Barr has also launched a legal counterattack aimed at the current and former federal officials Trump blames for generating the Mueller probe. In October, the DOJ opened a criminal investigation into the origins of the Russia investigation, and Barr has been closely overseeing the probe. Its reported contours appear to overlap with a sprawling conspiracy theory concocted by Fox News host Sean Hannity and his circle which posits that the Russia investigation was ginned up by anti-Trump “deep state actors” to prevent his election in 2016.

None of this makes any sense, but Barr appears to have bought into it. He has been personally traveling the globe to push foreign intelligence officials to aid the inquiry, and he received unprecedented authority from Trump to unilaterally declassify its fruits. Meanwhile, his handpicked replacement for Liu is overseeing politically charged investigations into former FBI Director James Comey and his former deputy Andrew McCabe, both frequent targets of Trump and his Fox allies. 

Fox’s pro-Trump commentators have cheered Barr’s every effort. They view him as the “new sheriff in town” and “the perfect man at this great inflection point.” They feel that way because he is protecting the president while turning their conspiracy theories about his foes into federal criminal investigations.

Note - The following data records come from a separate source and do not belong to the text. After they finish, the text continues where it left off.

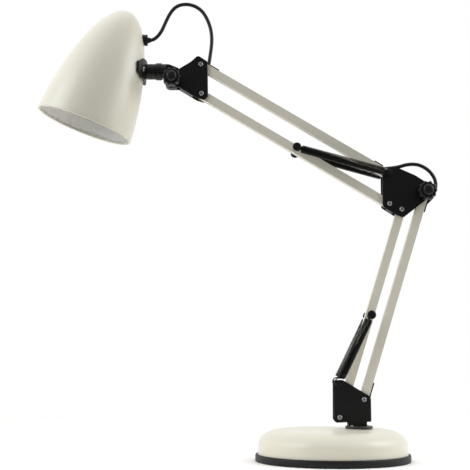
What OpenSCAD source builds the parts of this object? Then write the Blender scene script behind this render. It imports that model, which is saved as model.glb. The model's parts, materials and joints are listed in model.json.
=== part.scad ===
// Swing arm desk lamp with a round weighted base.
// +X points away from the lamp head, +Z is up, the arms work in the XZ plane,
// and the origin is the centre of the base's underside.

/* [Base] */
// Outer diameter of the base, over its trim ring
base_d = 180; // [170:2:200]
// Height of the base cover at its crown
base_h = 37; // [35:1:45]
// Height of the trim ring
ring_h = 8.5; // [6:0.5:12]
// Sheet thickness of the base cover
cover_t = 1.5; // [1:0.1:2]
// Distance of the swivel axis from the centre of the base
swivel_x = 31; // [25:1:35]
// Diameter of the swivel collar
collar_d = 32; // [30:1:34]

/* [Arms] */
// Pivot to pivot length of the lower arm
lower_len = 256; // [220:1:300]
// Lean of the lower arm from upright, in degrees
lower_lean = 17.5; // [5:0.5:25]
// Pivot to pivot length of the upper arm
upper_len = 262; // [220:1:300]
// Rise of the upper arm above level, in degrees
upper_rise = 30.9; // [15:0.1:40]
// Width of the square arm tubes
bar_w = 10; // [9:0.5:10]
// Wall of the square arm tubes
bar_wall = 1; // [0.8:0.1:1.5]

/* [Brackets] */
// Sheet thickness of the brackets
plate_t = 1.5; // [1.2:0.1:1.5]
// Clear width between a bracket's two cheeks
cheek_gap = 12; // [12:0.2:13]

/* [Springs] */
// Outer diameter of the balance springs
spring_d = 10; // [8:0.5:10]
// Distance of each lower spring pin from the lower pivot
lower_pin_at = 124; // [110:1:140]
// Distance of each upper spring pin from the elbow pivot
upper_pin_at = 129; // [110:1:140]

/* [Shade] */
// Diameter of the shade's mouth
mouth_d = 118; // [110:1:124]
// Length of the shade along its axis
shade_len = 152; // [145:1:160]
// Tilt of the shade's axis from upright, in degrees
shade_tilt = 20; // [10:1:30]
// Wall of the shade
shade_t = 1.2; // [1:0.1:2]
// Bore radius of the lamp holder's sleeve
holder_r = 13.3; // [13.3:0.1:13.4]

/* [Lead] */
// Diameter of the lead
lead_d = 4; // [3:0.5:4]

/* [Hidden] */
$fn = 48;

// Heights in the base
base_r = base_d / 2;
cover_r = base_r - 3;
shoulder_z = 18;
crown_drop = 1;
floor_t = 1.5;
collar_z = base_h + 0.2;
collar_t = 3;
bracket_z = collar_z + collar_t;
swivel_r = 5;
run_gap = 0.05;

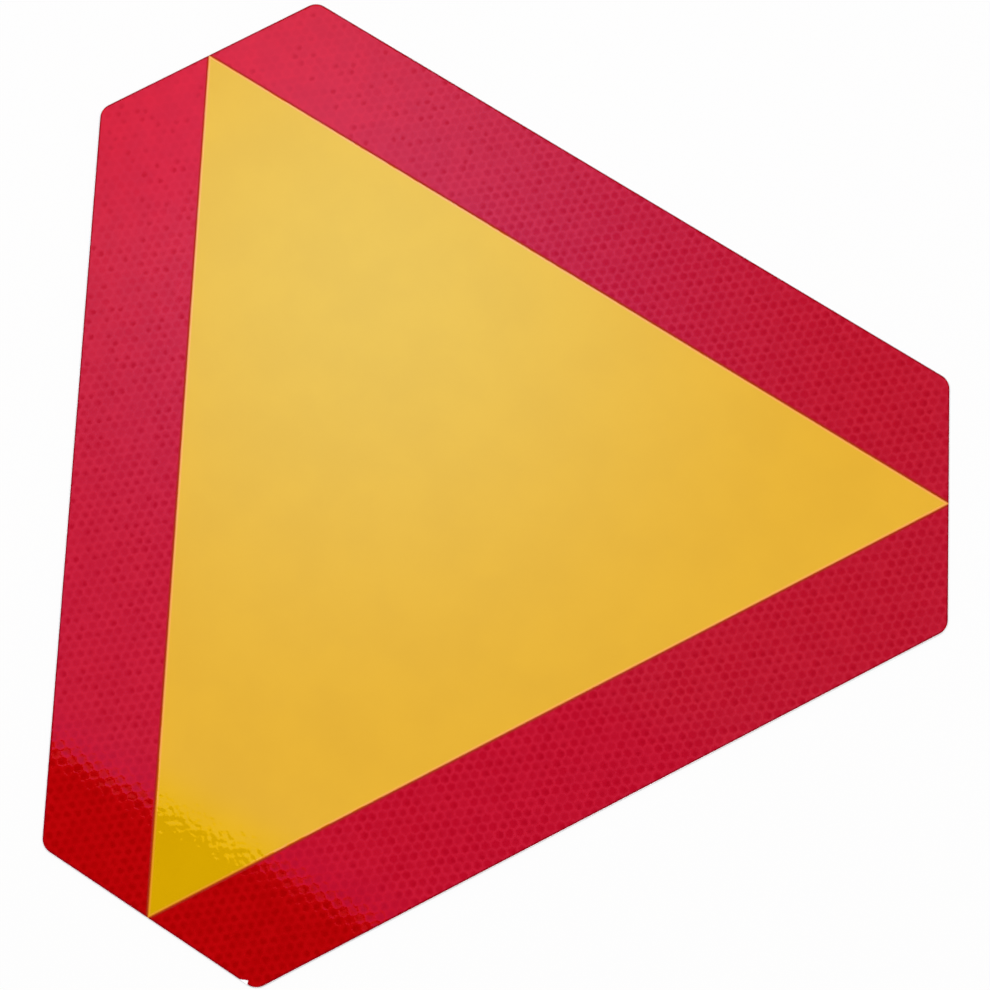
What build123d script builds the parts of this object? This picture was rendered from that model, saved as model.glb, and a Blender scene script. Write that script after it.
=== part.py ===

The attorney general’s decisions are barely distinguishable from the whims of a Fox host. And that means things can still get much worse. Trump’s Fox talking heads want pardons for Flynn, Stone, and other criminal members of Trump’s cabal. They are eager for a “cleansing” of federal law enforcement agencies, with anti-Trump figures “taken out in handcuffs” for their role in trying to investigate the president and his circle. They want criminal investigations into the purported crimes of Hillary Clinton and Barack Obama, and they will surely add the next Democratic presidential nominee to that list as soon as that person is determined.

And they are all sure that William Barr is just the man to make their dreams come true. They have been right about Barr all along — there’s little reason to doubt their hopes will be vindicated.